06/03/2012 07:55 GMT | Updated 06/05/2012 06:12 BST

Elves and Other Folk

Some important things to remember when visiting Iceland: never throw a stone in case you hit an elf, don't knit on the doorstep or you might lengthen the winter and don't be seduced by a small man trying to teach you magic.

Icelandic folklore is absolutely fascinating and what's even more fascinating is that 53% of the population either believe in or won't deny the existence of spirits. And really it only makes sense what with the almost supernatural beauty of the lava fields, midnight sun and endless twilights acting as the perfect backdrop for sharing tales. In fact here's an interesting little nugget of information for you; J.R.R Tolkien was a keen scholar of Icelandic folklore and took it as his inspiration for Lord of the Rings. It must be pretty good then.

Folklore rests right at the heart of the country, in fact even its coat of arms depicts not one but four guardian spirits of Iceland. The story concerns a magician (as all good stories do) who was sent to Iceland by King Harold Gormsson of Denmark to investigate the lye of the land before a possible Danish invasion. The magician turned into a whale to swim to Iceland but on every coast was met by a different spirit protecting the land, thereby thwarting the Danish invasion. Good work from the spirits.

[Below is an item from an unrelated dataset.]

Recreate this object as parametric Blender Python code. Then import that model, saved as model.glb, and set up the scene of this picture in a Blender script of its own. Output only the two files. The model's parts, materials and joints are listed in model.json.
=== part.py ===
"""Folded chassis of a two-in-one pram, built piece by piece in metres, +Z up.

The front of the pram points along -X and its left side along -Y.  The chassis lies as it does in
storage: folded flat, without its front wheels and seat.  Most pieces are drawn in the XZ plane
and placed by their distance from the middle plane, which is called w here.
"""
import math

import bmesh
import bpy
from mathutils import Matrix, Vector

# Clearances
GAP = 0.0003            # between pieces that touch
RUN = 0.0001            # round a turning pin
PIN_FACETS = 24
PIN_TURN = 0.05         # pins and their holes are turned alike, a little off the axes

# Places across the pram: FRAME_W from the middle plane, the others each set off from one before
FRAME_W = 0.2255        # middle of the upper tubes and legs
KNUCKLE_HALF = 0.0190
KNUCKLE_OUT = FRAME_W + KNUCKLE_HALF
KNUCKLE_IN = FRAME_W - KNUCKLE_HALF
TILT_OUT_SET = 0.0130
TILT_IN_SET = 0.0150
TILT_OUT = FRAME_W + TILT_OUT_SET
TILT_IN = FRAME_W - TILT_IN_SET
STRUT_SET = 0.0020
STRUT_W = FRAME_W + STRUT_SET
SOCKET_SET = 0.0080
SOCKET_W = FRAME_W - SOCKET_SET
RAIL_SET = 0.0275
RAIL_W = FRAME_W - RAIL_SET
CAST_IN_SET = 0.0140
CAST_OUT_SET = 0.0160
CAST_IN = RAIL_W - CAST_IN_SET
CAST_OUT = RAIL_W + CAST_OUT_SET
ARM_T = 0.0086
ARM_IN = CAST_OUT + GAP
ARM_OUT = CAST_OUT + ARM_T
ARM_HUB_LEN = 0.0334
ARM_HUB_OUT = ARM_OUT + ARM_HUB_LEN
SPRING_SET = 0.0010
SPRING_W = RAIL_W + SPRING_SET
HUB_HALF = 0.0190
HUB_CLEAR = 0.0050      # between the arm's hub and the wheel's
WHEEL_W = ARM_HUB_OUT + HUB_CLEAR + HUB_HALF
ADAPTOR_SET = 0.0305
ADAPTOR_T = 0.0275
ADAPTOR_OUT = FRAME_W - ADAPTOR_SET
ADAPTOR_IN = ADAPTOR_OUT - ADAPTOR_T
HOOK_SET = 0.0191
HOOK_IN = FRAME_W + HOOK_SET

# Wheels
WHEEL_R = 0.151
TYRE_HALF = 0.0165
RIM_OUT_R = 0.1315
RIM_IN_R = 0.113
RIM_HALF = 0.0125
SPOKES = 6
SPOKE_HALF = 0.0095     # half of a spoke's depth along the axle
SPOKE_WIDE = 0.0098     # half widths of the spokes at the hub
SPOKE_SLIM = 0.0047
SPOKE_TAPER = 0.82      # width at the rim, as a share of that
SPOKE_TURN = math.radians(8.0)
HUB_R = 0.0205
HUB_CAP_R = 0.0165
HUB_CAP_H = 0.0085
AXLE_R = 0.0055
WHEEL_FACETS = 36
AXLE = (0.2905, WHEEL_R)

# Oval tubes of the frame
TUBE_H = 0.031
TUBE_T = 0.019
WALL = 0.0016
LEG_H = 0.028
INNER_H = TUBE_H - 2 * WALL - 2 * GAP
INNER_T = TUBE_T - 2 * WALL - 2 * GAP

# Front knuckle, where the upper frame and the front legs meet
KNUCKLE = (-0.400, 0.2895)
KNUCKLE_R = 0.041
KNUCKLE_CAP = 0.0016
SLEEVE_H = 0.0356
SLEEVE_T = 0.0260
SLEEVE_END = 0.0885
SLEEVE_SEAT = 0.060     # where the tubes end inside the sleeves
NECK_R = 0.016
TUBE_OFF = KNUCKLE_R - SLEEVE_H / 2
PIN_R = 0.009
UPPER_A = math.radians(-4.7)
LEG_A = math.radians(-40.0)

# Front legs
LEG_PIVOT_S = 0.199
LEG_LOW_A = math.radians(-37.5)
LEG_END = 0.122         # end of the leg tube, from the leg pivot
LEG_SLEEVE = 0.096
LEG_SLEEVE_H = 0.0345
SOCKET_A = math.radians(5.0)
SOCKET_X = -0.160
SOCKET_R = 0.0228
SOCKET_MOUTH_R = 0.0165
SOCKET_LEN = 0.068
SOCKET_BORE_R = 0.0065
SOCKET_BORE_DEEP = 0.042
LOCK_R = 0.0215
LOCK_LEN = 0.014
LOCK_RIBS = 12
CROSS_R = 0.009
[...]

The huldufólk or hidden people are the largest manifestation of the spirit world in Iceland who are considered to be elves and are believed to be living underground. Icelanders often have tiny houses and even churches at the end of their gardens for the elves to reside and worship in.

There are disagreements over their origin but most believe the little critters are the disgraced children of Eve. Let me elaborate: Eve had many children and she didn't have time to clean them all before God wanted to inspect them. So, as anyone would, she hid them and denied their existence to God, meaning the children were destined to remain forever hidden, except when they want to be seen that is.

It seems the occasions they most want to be seen are New Year's Eve, Twelfth Night, Midsummer night and Christmas. Midsummer folklore states that if you sit at a crossroads, elves will attempt to seduce you with food and gifts which you will be rewarded for resisting. At Christmas elves are known to take over any farmer's barn that happens to tickle their fancy and hold wild parties in them. Well, I suppose it is Christmas after all.

But it's not all unexpected gifts and crazy barn dances with the huldufólk; those who disturb or destroy their dwellings should beware. There are many reports associated with a boulder outside of Reyjavik which is the former home of a group of elves. Fascinatingly, attempts to build a new connecting road repeatedly failed with construction equipment breaking down each time it attempted to approach the boulder and move it. A local women known for her ability to communicate with huldufólk was asked to assist and said that the spirits were preparing to move but needed more time. A little time was allowed to pass and the woman reported the spirits were now ready and the boulder was successfully moved. There have been many similar circumstances where cables or building work have been changed or re routed so as not to disturb the little fellows.

But enough of the huldufólk; I'd hate to leave out the other spirits. The Yule Lads or jólasveinar are exclusively festive spirits that plague the Scandinavian countries during the Christmas season. These pesky lads are the 13 sons of the terrifying ogress Gryla who kidnaps naughty children and eats them (obviously she cooks them first). So really I don't think we can blame her 13 sons for scuttling down the mountain to escape for the 13 days before Christmas. During this time 'Window Peeper', 'Bowl Licker', 'Door Slammer' and their 10 other friends do just what their names suggest. They have become a little kinder recently though, choosing to leave small gifts in children's shoes rather than stealing things. Christmas spirit and all that.

But it's not all jolly japes where folklore is concerned. This is mainly due to the presence of a herd of giants ambling angrily over the Icelandic mountains, better known as trolls. They do have one serious flaw though; they turn to stone if caught in the sunlight so have to lurk in the shadows. There are even formations in the lava scattered over the country which are said to be the bodies of petrified trolls, trapped for all of time in stone. Folklore is pretty exciting stuff you know.